My posting focused on the outcomes and benefits of what early work experience can bring to early careerists. I'm pleased to report that of our four (yes, four) summer intern group this year, all arrived on day one with at least some prior work experience under their belts. Every little bit helps.

If our tag-team performances are separated by a full year, is that still evidence of conspiracy, Chris? Didn't even preview this with you, either.

Glad you reminded us of your post of last year that discussed the positive value of student experience in the workforce. Whether the early employment be temporary, part-time or seasonal, or in either the civilian or government sectors, it can be a special form of training that applies classroom learning.

My son has applied to several local teen type summer jobs, and even went in for interviews, until they realized he was under 18. They refuse to hire minors.

Times have changed, Amber.

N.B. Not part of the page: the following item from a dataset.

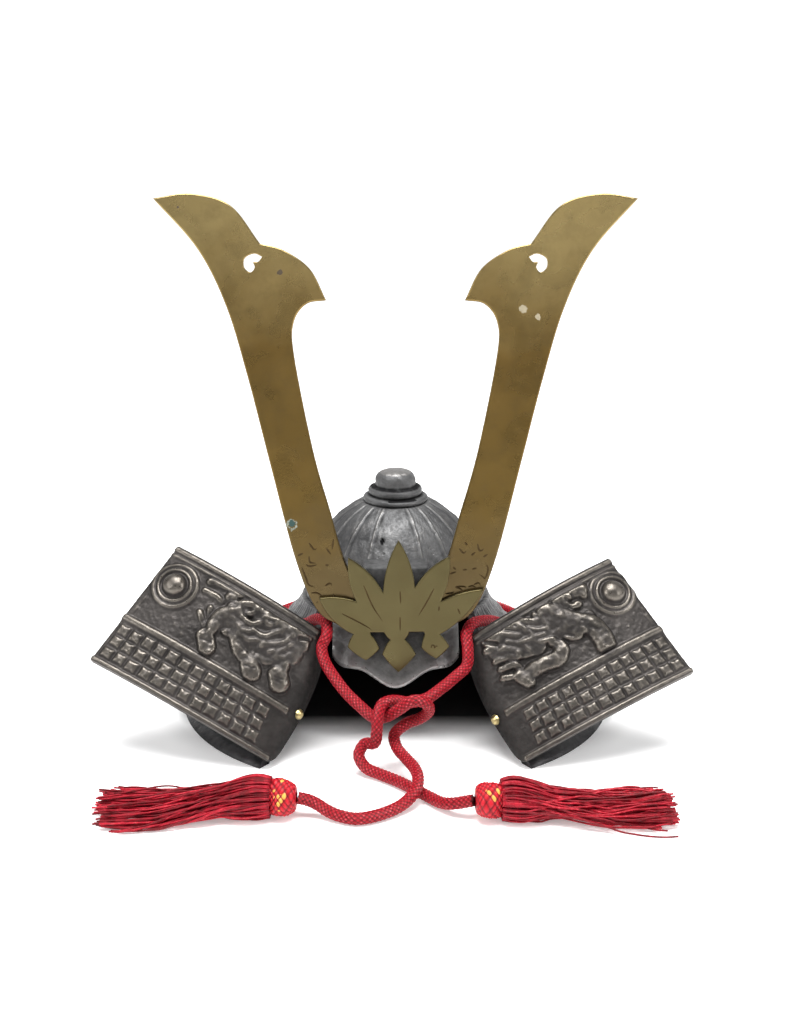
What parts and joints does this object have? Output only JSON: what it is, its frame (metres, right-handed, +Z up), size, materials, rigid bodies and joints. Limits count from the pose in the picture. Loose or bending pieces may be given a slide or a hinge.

For my first regularly employer-paid summer job, I became a union member when still under 16.

Perhaps teens from poorer families also have to help with childcare for younger siblings or participate in such off the grid type work during the summer.

As April notes, in many areas, work is paid "under the table," without payroll tax deductions that reduce the take-home income and increase the cost to the employer. Some people spend their entire lives doing cash-only work where no one reports anything. They are invisible to the tax collectors and economic analysts.

In some countries, onerous official pay rules have created underground workforces so immense that their national employment and earnings statistics are meaningless. The response to many expensive regulations is frequently not compliance but instead avoidance.